Treasury intends to offer the full range of corporate services functions to its client agencies, including human resource management, financial management and IT Services.

“We already provide full corporate services to six agencies in the Portfolio. These agencies range in size from 10-50 people. We’ve also had several agencies come to us for payroll services. Some of these are part of our Portfolio but some aren’t”, said Alexander.

Alexander says Treasury is not looking to support agencies with ‘massive’ transaction loads, and is not seeking to offer services that other agencies are better placed to offer, such as grants management. 

He says that in contrast to the Shared Services Centre (SSC), the scale of operations at Treasury is ‘small to medium’.  The SSC, with its 600 or so staff, is looking for medium to large Departments as potential customers for its shared services and where the security classification is largely at the ‘unclassified’ level.

Instead, Treasury intends to offer its capability with protected level networks to small to medium agencies who have similar security classification requirements. Due to its depth of understanding and experience in this area, Treasury could readily position as a ‘centre of excellence’, according to Alexander. 

He feels that a key reason for the provision of shared services by government agencies is that they have a better understanding of the inputs and outputs of government and have a fundamental understanding of where the inefficiencies in processes lie. They also have a better sense of the service provision required by the ministerial level of government, he said.

In addition to these advantages, unlike commercial service providers, there is no profit motive in government and therefore no consequent requirement for shared service providers to factor risk into their fees. This allows them to price competitively, in Alexander’s view.
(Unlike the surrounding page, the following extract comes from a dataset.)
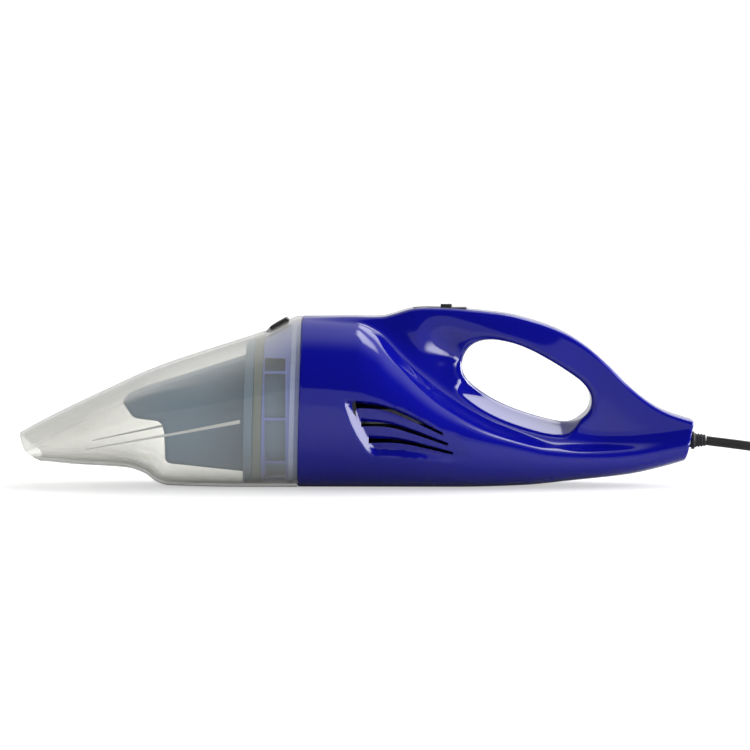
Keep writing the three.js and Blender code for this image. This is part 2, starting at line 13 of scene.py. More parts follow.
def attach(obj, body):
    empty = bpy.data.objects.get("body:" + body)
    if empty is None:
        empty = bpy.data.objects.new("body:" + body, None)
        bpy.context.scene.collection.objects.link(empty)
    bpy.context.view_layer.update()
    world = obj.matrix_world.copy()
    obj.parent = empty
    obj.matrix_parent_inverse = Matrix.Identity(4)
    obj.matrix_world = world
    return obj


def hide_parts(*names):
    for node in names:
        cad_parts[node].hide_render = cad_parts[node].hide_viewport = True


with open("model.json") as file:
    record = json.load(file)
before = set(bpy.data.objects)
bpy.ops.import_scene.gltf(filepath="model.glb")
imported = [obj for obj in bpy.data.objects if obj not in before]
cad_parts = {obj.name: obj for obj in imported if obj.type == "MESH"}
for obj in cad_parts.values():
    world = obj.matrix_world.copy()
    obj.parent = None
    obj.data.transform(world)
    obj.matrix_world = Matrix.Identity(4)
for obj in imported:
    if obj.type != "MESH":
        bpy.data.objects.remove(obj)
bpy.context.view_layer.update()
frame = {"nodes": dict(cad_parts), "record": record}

Instead of Service Level Agreements (SLAs), Alexander says that Treasury’s services will be based on ‘Statements of Intent’, and Key Performance Indicators which focus on improvement. He envisages pricing will be kept as simple as possible, and will be fixed, reflecting the fact that agency budgets are fixed.

“Why do we think we can make it work when the States and others have failed? It’s fundamentally that it will be an opt-in choice for agencies, said Alexander. “Everywhere where people have been forced into shared services, it hasn’t worked”, he added.
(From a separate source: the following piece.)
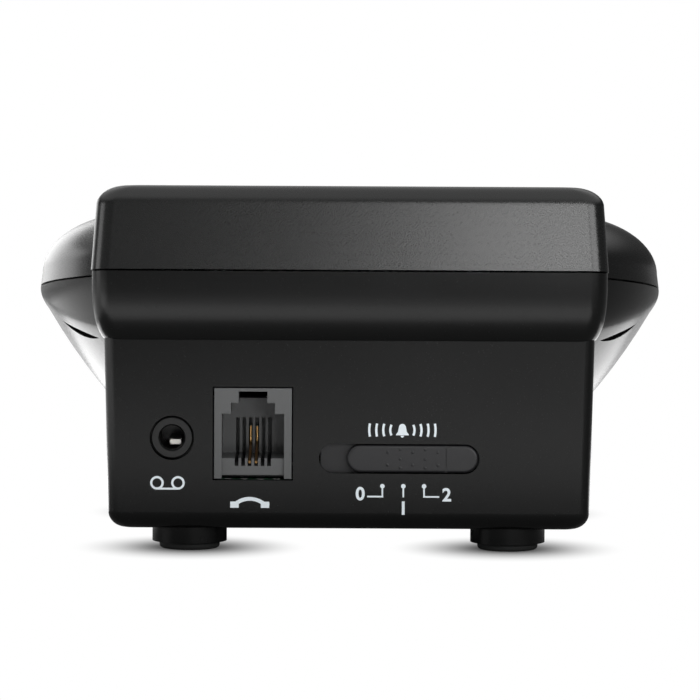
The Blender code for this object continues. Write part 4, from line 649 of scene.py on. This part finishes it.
def contact_wire(name, x, floor):
    """A spring wire that lies in its slot, rises over the floor and turns up the back."""
    path = ((-0.0009, -0.0006), (-0.0018, -0.0004), (-0.0031, 0.0), (-0.0061, 0.00066), (-0.0095, 0.00108))
    path += ((-0.0102, 0.0012), (-0.01065, 0.0015), (-0.0108, 0.0021), (-0.0108, 0.0042))
    curve = bpy.data.curves.new(name, "CURVE")
    curve.dimensions = "3D"
    curve.bevel_depth = 0.00022
    curve.bevel_resolution = 3
    curve.use_fill_caps = True
    spline = curve.splines.new("POLY")
    spline.points.add(len(path) - 1)
    for point, (y, z) in zip(spline.points, path):
        point.co = (x, y, floor + z, 1)
    made = bpy.data.objects.new(name, curve)
    bpy.context.scene.collection.objects.link(made)
    only(made)
    bpy.ops.object.convert(target="MESH")
    made = bpy.context.object
    bpy.ops.object.shade_smooth()
    return made


def metal(name, colour, roughness, fine=3000, streaks=False):
    """Plated metal with fine scratches and patches of tarnish."""
    material, shade, shader = new_material(name, colour, Metallic=1.0)
    patch = shade.noise(260, 3)
    scratch = shade.noise(fine, 2)
    if streaks:
        where = shade.node("ShaderNodeMapping", {}, {0: shade.node("ShaderNodeTexCoord", output=3), 3: (0.1, 1, 1)})
        scratch = shade.node("ShaderNodeTexNoise", {}, {"Vector": where, "Scale": fine, "Detail": 2.0})
    dull = tuple(value * 0.72 for value in colour)
    feed(
        material,
        shader,
        Base_Color=patch.tint(dull, colour),
        Roughness=roughness + 0.16 * (scratch - 0.4) + 0.08 * patch,
        Normal=scratch.bumps(0.12, 0.00003),
    )
    return material


def placed(made, matrix):
    made.matrix_world = matrix @ made.matrix_world
    return settle(made)


gilt = metal("gilt_wire", (0.66, 0.38, 0.15), 0.3)
jack_grey = moulded("jack_grey", (0.083, 0.085, 0.086), 0.42, 0.06, 3600, 0.12, 0.45, 0.08)
jack_black = moulded("jack_black", 0.011, 0.36, 0.06, 3600, 0.1, 0.45)
line_place = Matrix.Translation((0.0151, WALL_Y - 0.0001, 0.01175))
made = modular_jack("line_jack_housing", 0.01223, 0.01434, 0.0032, (0.0098, 0.0070), (0.0069, 0.0017), (0.0045, 0.0018), 6)
finish_piece(smooth(placed(made, line_place)), [jack_grey], "jack_grey", "base", "line_jack")
for number, way in enumerate((-0.5, 0.5)):
    made = placed(contact_wire(f"line_wire_{number + 1}", way * 0.00102, 0.0032), line_place)
    finish_piece(made, [gilt], "gilt_wire", "base", f"line_contact_{number + 1}")
low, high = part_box("headset_jack")
headset_place = Matrix.Translation((low.x, (low.y + high.y) / 2, low.z)) @ Matrix.Rotation(math.pi / 2, 4, "Z")
made = modular_jack("headset_jack_housing", 0.0103, 0.0121, 0.0024, (0.0077, 0.0064), (0.0052, 0.0011), (0.0031, 0.0012), 4)
finish_piece(smooth(placed(made, headset_place)), [jack_black], "jack_black", "base", "headset_jack")
for number in range(4):
    made = placed(contact_wire(f"headset_wire_{number + 1}", (number - 1.5) * 0.00102, 0.0024), headset_place)
    finish_piece(made, [gilt], "gilt_wire", "base", f"headset_contact_{number + 1}")

# The recording jack: a 3.5 mm socket whose satin black collar stands in its own hole in the wall. A silvered leaf
# spring shows at the bottom of the bore.
collar = cylinder("rec_jack_socket", 0.0033, -0.0045, -0.0006, sides=72)
pick(collar, "FACE", lambda face: face.normal.z > 0.9)
for now, before, rise in ((0.00325, 0.0033, 0.0001), (0.0031, 0.00325, 0.0001)):
    bpy.ops.mesh.extrude_region_move(TRANSFORM_OT_translate={"value": (0, 0, rise)})
    bpy.ops.transform.resize(value=(now / before, now / before, 1), center_override=(0, 0, 0))
close_edit()
on_wall(collar, REC_X, REC_Z)
low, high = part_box("rec_jack")
body = block("rec_jack_body", (low.x, low.y, low.z), (high.x, WALL_Y - CASE_WALL - 0.0003, high.z))
combine(collar, body, "UNION")
combine(collar, on_wall(cylinder("bore", 0.0019, -0.0104, 0.002, sides=64), REC_X, REC_Z), "DIFFERENCE")
cone = tower(ring_of("lead_in", 0.0019, 64), (0, 0), [(1, 1, -0.0008), (1.16, 1.16, -0.0003)])
combine(collar, on_wall(cone, REC_X, REC_Z), "DIFFERENCE")
low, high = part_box("rec_contact")
slot = block("slot", (low.x - 0.0002, low.y, low.z - 0.0002), (high.x + 0.0002, low.y + 0.003, low.z + 0.0005))
combine(collar, slot, "DIFFERENCE")
finish_piece(smooth(collar), [moulded("collar_black", 0.0075, 0.3, 0.05, 3600, 0.08, 0.3)], "jack_black", "base", "rec_jack")
low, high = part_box("rec_contact")
leaf = block("rec_contact_leaf", tuple(low), tuple(high))
pick(leaf, "VERT", lambda vertex: vertex.co.y > high.y - 0.0001)
bpy.ops.transform.translate(value=(0, 0, REC_Z - 0.0005 - high.z))
close_edit()
tip = block("tip", (REC_X - 0.00138, high.y - 0.0005, REC_Z - 0.00122), (REC_X + 0.0001, high.y, REC_Z - 0.0005))
smooth(combine(leaf, tip, "UNION"), 35, 0.00008)
silvered = metal("silvered_spring", (0.62, 0.61, 0.57), 0.3, 2400, True)
finish_piece(leaf, [silvered], "silvered_spring", "base", "rec_contact")


# The ringer slider: a long black pad with raised grip dots and a joint line, in one with the plate behind the wall. A
# fork on its back moves the slide switch's lever.
def knob_dot(x, z):
    dot = tower(ring_of("dot", 0.00026, 16), (0, 0), [(1, 1, -0.0001), (0.9, 0.9, 0.00005), (0.5, 0.5, 0.0001)])
    dot.location = (x, z, 0.0001)
    return settle(dot)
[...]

Alexander is not intent on being a ‘traditional’ service provider, and envisages that Treasury could act as a broker of services for agencies, where the use of the private sector to deliver IT Services made more sense.

“In many of the failed shared services instances, they’ve basically had one provider for everything. In our model, there will be a series of providers, each the best possible provider of the service. Some will be government and some of them could be from industry. We’ll have contestability.”
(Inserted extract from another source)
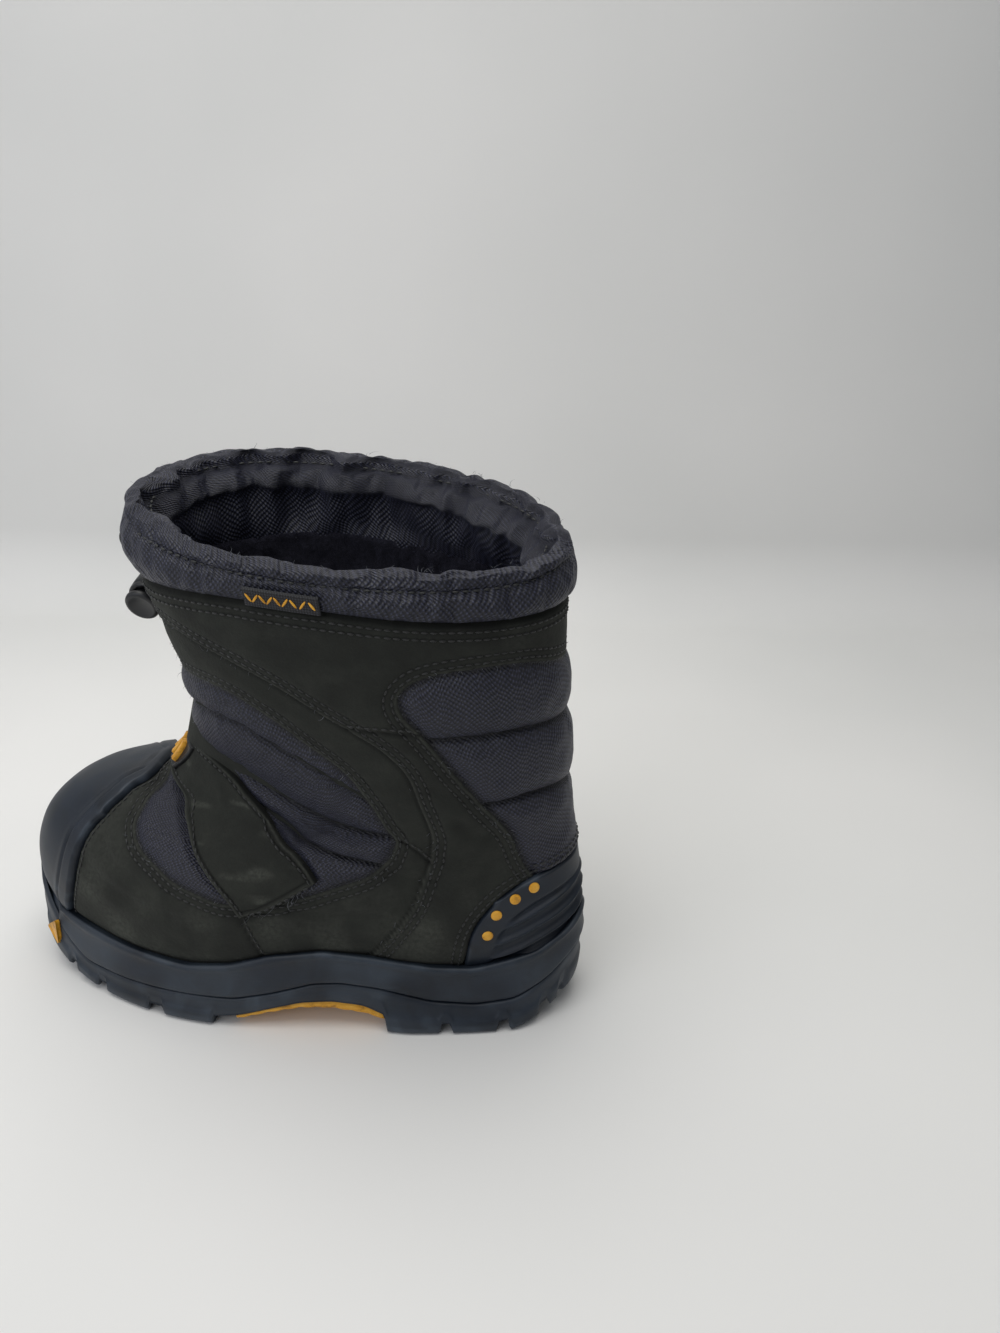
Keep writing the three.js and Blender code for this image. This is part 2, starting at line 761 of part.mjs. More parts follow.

He foresees that there will be impacts on suppliers arising from shared services such as the model being offered by Treasury.  Some suppliers will lose contracts, but on the other hand, some suppliers will win substantially larger contracts due to a bigger requirement being put into the market.

Alexander envisages that internal shared services arrangements will be ready for market testing when the providers have harvested all of the efficiencies that are possible.  This will continue a trend where he believes agencies have become far more efficient in recent years.

The Treasury (and SSC) Shared Services arrangements are supported by the Coalition’s Policy for E-Government and the Digital Economy. According to the Policy, in instances where agencies are not meeting their KPIs, the government will expect them to move to shared or cloud services to avoid “duplicated, fragmented and sub-scale activities across agencies.”